Producing plastic with CO2
Furthermore, Covestro uses CO2 in the production of isocyanates. These are chemical precursors that are needed to produce polyurethanes. A versatile class of plastics out of which soft or rigid foams are made, for example. They can be found, among other things, in mattresses, car seats and insulation materials for buildings and refrigerators.
The road to isocyanates and polycarbonate is long, and carbon monoxide (CO) is needed at one early point in the process. This is exactly where CO2 comes into play at Covestro. This means that CO can be produced in a more environmentally friendly way: up to around 50 percent of fossil raw materials can be saved there – a contribution to climate protection, resource conservation and the circular economy.
Covestro uses the CO2 for this purpose in its own production facilities in Germany, Spain, Thailand and Japan. It is also used in plants of external suppliers of the company in Germany and Thailand.The CO₂ is chemically bound during the chemical process and is ultimately then also an integral part of the finished plastic.

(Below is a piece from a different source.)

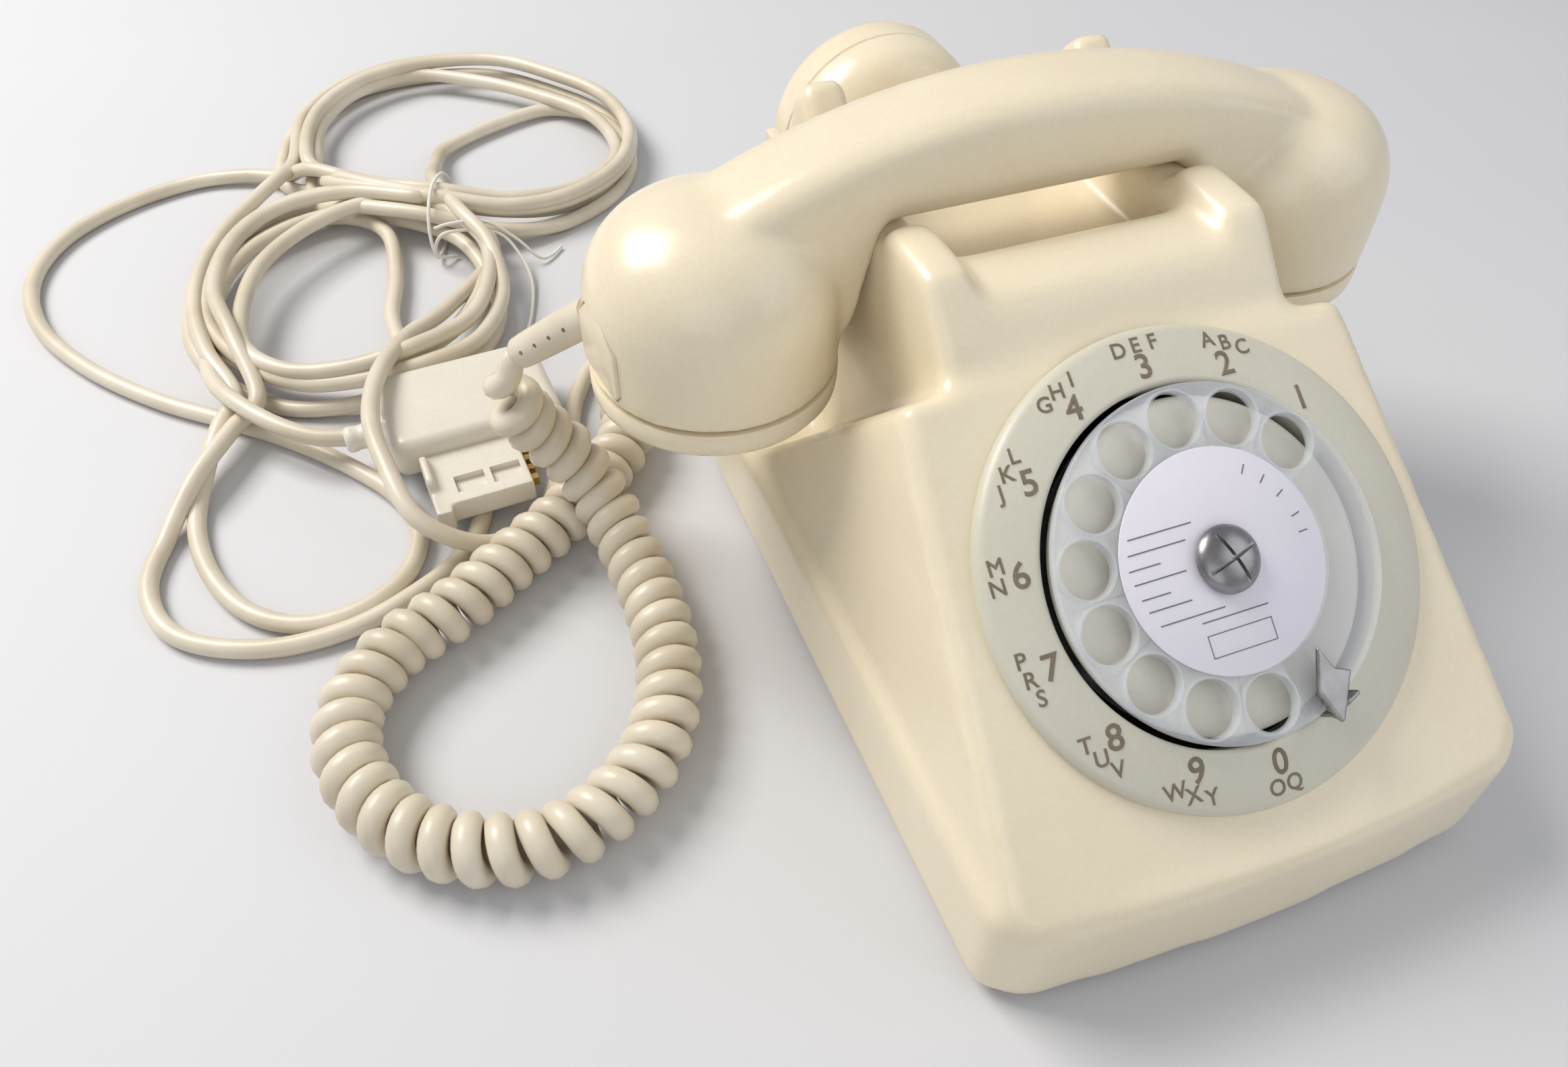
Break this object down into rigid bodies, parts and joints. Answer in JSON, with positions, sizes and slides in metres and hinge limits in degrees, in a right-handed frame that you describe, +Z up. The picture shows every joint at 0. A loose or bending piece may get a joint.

Covestro's long-term goal is the climate-neutral production of carbon monoxide with CO2 in combination with 100 percent green electricity.
Covestro has also shown that CO2 can be used to produce another important chemical precursor: polyol, which is needed in addition to isocyanate to produce polyurethanes. In order to produce polyol from petrochemical raw materials without carbon, Covestro has developed a special process together with partners and tested it on the market.